-- start of DATA SHOWN --
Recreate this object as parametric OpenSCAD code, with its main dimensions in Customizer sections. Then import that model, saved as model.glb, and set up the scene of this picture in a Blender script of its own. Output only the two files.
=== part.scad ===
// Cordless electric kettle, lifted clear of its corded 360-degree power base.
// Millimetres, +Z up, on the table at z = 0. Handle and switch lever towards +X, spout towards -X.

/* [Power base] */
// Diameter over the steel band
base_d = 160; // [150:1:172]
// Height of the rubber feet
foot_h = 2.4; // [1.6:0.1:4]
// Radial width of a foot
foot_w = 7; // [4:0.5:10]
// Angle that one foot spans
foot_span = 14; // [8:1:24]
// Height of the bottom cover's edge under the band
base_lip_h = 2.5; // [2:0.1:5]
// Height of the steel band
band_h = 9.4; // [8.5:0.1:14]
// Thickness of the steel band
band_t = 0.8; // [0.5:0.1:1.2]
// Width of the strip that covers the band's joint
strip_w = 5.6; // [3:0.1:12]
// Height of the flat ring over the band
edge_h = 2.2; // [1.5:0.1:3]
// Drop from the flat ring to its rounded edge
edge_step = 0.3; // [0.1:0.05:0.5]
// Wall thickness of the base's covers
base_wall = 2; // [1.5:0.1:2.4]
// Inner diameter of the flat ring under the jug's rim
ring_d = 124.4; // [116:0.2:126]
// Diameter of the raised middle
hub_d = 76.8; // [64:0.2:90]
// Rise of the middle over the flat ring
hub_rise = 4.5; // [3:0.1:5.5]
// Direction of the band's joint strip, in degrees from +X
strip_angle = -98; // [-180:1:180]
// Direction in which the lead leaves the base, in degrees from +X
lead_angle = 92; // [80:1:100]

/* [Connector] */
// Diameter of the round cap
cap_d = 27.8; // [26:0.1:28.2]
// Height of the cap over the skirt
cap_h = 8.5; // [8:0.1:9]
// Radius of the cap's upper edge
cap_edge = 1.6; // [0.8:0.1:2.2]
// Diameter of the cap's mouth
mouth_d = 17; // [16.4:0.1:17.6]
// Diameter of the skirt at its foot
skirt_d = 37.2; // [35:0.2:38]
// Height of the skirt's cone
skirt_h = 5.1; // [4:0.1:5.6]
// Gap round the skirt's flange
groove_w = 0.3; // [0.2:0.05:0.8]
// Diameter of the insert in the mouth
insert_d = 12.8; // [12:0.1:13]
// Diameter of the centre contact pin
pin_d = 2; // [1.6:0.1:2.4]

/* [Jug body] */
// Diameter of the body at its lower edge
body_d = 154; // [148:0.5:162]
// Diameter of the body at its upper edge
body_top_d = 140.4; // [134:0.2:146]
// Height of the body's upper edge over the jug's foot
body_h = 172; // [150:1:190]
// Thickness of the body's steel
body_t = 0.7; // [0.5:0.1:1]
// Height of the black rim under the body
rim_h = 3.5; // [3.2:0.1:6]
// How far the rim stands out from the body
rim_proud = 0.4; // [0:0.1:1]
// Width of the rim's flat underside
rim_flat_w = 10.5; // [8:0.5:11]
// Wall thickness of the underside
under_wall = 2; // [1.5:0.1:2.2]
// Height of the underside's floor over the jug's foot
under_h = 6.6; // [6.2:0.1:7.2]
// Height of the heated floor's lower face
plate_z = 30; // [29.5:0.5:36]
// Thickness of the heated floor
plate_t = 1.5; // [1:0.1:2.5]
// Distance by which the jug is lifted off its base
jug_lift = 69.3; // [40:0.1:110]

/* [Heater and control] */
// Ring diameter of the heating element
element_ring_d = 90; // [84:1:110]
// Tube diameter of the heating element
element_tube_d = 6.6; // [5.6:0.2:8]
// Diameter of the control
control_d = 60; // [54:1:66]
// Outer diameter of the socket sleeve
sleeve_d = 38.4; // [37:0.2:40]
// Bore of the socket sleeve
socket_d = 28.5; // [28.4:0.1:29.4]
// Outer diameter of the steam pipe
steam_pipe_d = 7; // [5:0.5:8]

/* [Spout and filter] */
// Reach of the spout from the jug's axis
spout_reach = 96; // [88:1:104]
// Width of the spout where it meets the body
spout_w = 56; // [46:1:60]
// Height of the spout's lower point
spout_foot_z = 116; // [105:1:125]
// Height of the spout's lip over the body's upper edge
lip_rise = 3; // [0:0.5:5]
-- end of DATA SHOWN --
#### TASK TO CARRY OUT:
Every line above should be printed again exactly as it stands.

#### EXERCISE RESPONSE:
Recreate this object as parametric OpenSCAD code, with its main dimensions in Customizer sections. Then import that model, saved as model.glb, and set up the scene of this picture in a Blender script of its own. Output only the two files.
=== part.scad ===
// Cordless electric kettle, lifted clear of its corded 360-degree power base.
// Millimetres, +Z up, on the table at z = 0. Handle and switch lever towards +X, spout towards -X.

/* [Power base] */
// Diameter over the steel band
base_d = 160; // [150:1:172]
// Height of the rubber feet
foot_h = 2.4; // [1.6:0.1:4]
// Radial width of a foot
foot_w = 7; // [4:0.5:10]
// Angle that one foot spans
foot_span = 14; // [8:1:24]
// Height of the bottom cover's edge under the band
base_lip_h = 2.5; // [2:0.1:5]
// Height of the steel band
band_h = 9.4; // [8.5:0.1:14]
// Thickness of the steel band
band_t = 0.8; // [0.5:0.1:1.2]
// Width of the strip that covers the band's joint
strip_w = 5.6; // [3:0.1:12]
// Height of the flat ring over the band
edge_h = 2.2; // [1.5:0.1:3]
// Drop from the flat ring to its rounded edge
edge_step = 0.3; // [0.1:0.05:0.5]
// Wall thickness of the base's covers
base_wall = 2; // [1.5:0.1:2.4]
// Inner diameter of the flat ring under the jug's rim
ring_d = 124.4; // [116:0.2:126]
// Diameter of the raised middle
hub_d = 76.8; // [64:0.2:90]
// Rise of the middle over the flat ring
hub_rise = 4.5; // [3:0.1:5.5]
// Direction of the band's joint strip, in degrees from +X
strip_angle = -98; // [-180:1:180]
// Direction in which the lead leaves the base, in degrees from +X
lead_angle = 92; // [80:1:100]

/* [Connector] */
// Diameter of the round cap
cap_d = 27.8; // [26:0.1:28.2]
// Height of the cap over the skirt
cap_h = 8.5; // [8:0.1:9]
// Radius of the cap's upper edge
cap_edge = 1.6; // [0.8:0.1:2.2]
// Diameter of the cap's mouth
mouth_d = 17; // [16.4:0.1:17.6]
// Diameter of the skirt at its foot
skirt_d = 37.2; // [35:0.2:38]
// Height of the skirt's cone
skirt_h = 5.1; // [4:0.1:5.6]
// Gap round the skirt's flange
groove_w = 0.3; // [0.2:0.05:0.8]
// Diameter of the insert in the mouth
insert_d = 12.8; // [12:0.1:13]
// Diameter of the centre contact pin
pin_d = 2; // [1.6:0.1:2.4]

/* [Jug body] */
// Diameter of the body at its lower edge
body_d = 154; // [148:0.5:162]
// Diameter of the body at its upper edge
body_top_d = 140.4; // [134:0.2:146]
// Height of the body's upper edge over the jug's foot
body_h = 172; // [150:1:190]
// Thickness of the body's steel
body_t = 0.7; // [0.5:0.1:1]
// Height of the black rim under the body
rim_h = 3.5; // [3.2:0.1:6]
// How far the rim stands out from the body
rim_proud = 0.4; // [0:0.1:1]
// Width of the rim's flat underside
rim_flat_w = 10.5; // [8:0.5:11]
// Wall thickness of the underside
under_wall = 2; // [1.5:0.1:2.2]
// Height of the underside's floor over the jug's foot
under_h = 6.6; // [6.2:0.1:7.2]
// Height of the heated floor's lower face
plate_z = 30; // [29.5:0.5:36]
// Thickness of the heated floor
plate_t = 1.5; // [1:0.1:2.5]
// Distance by which the jug is lifted off its base
jug_lift = 69.3; // [40:0.1:110]

/* [Heater and control] */
// Ring diameter of the heating element
element_ring_d = 90; // [84:1:110]
// Tube diameter of the heating element
element_tube_d = 6.6; // [5.6:0.2:8]
// Diameter of the control
control_d = 60; // [54:1:66]
// Outer diameter of the socket sleeve
sleeve_d = 38.4; // [37:0.2:40]
// Bore of the socket sleeve
socket_d = 28.5; // [28.4:0.1:29.4]
// Outer diameter of the steam pipe
steam_pipe_d = 7; // [5:0.5:8]

/* [Spout and filter] */
// Reach of the spout from the jug's axis
spout_reach = 96; // [88:1:104]
// Width of the spout where it meets the body
spout_w = 56; // [46:1:60]
// Height of the spout's lower point
spout_foot_z = 116; // [105:1:125]
// Height of the spout's lip over the body's upper edge
lip_rise = 3; // [0:0.5:5]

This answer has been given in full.